Provided material:
- - - -

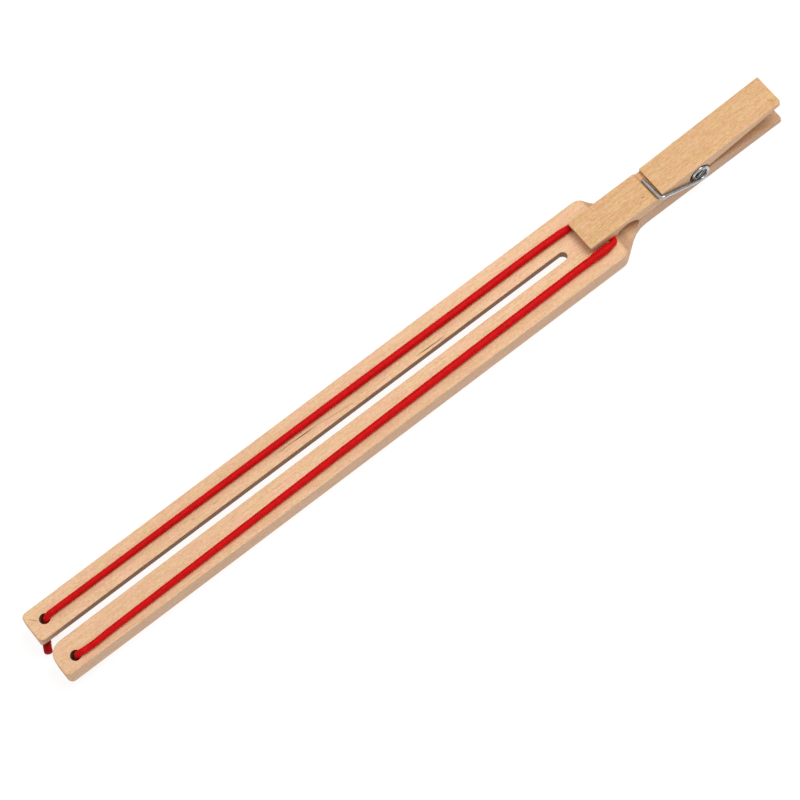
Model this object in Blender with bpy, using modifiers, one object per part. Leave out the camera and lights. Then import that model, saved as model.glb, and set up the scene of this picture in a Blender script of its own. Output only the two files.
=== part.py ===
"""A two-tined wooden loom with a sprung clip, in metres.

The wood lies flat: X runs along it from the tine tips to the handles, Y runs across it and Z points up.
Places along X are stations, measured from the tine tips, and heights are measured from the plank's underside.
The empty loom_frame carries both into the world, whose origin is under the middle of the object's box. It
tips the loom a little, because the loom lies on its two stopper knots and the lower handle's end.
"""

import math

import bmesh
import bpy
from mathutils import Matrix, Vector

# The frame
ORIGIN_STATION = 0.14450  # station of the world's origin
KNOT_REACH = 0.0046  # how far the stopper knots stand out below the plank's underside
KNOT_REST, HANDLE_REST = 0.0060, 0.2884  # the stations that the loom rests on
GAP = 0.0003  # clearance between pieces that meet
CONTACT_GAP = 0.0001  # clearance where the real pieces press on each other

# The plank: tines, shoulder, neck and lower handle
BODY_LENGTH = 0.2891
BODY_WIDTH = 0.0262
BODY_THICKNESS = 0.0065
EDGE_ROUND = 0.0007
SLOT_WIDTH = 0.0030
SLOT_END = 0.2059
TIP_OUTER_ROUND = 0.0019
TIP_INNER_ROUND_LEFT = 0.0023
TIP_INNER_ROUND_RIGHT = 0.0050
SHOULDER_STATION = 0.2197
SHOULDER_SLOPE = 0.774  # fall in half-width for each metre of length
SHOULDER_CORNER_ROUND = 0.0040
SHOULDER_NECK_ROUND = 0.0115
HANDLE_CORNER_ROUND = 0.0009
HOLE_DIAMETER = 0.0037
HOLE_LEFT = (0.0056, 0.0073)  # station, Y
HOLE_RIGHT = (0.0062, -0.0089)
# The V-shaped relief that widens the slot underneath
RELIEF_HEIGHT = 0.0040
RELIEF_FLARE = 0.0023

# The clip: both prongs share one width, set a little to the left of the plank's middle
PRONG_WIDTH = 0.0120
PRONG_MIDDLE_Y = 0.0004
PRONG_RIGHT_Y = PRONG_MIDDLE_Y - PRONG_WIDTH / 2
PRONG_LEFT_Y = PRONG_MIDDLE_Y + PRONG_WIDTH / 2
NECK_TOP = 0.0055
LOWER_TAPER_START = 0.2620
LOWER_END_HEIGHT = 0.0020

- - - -

Short problem:
Please repeat word for word the lines above that run from the beginning through the line containing "clip, in metres.", keeping both the first and that last line.

Output:
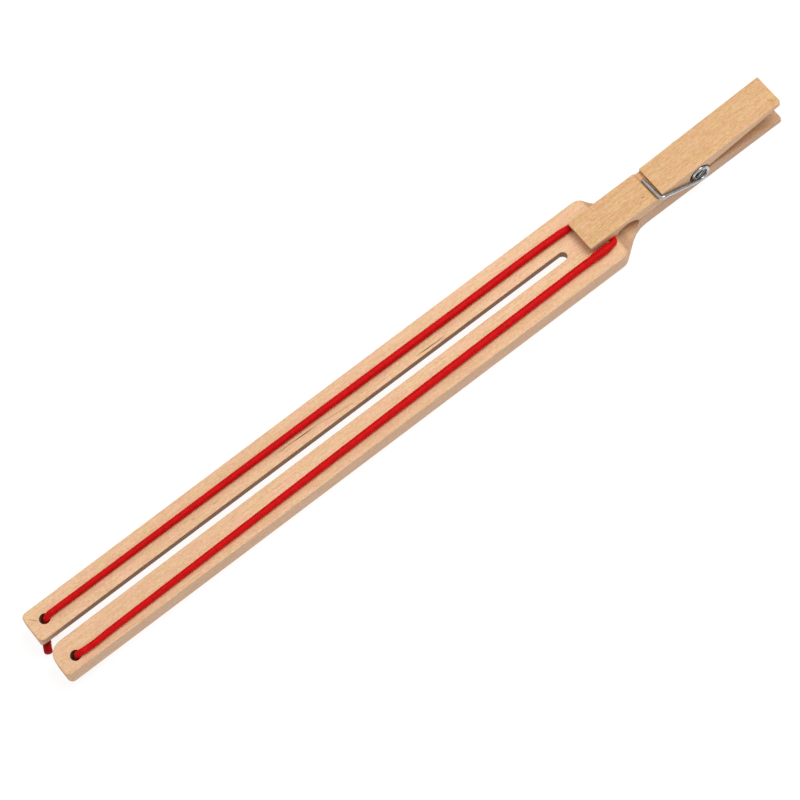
Model this object in Blender with bpy, using modifiers, one object per part. Leave out the camera and lights. Then import that model, saved as model.glb, and set up the scene of this picture in a Blender script of its own. Output only the two files.
=== part.py ===
"""A two-tined wooden loom with a sprung clip, in metres.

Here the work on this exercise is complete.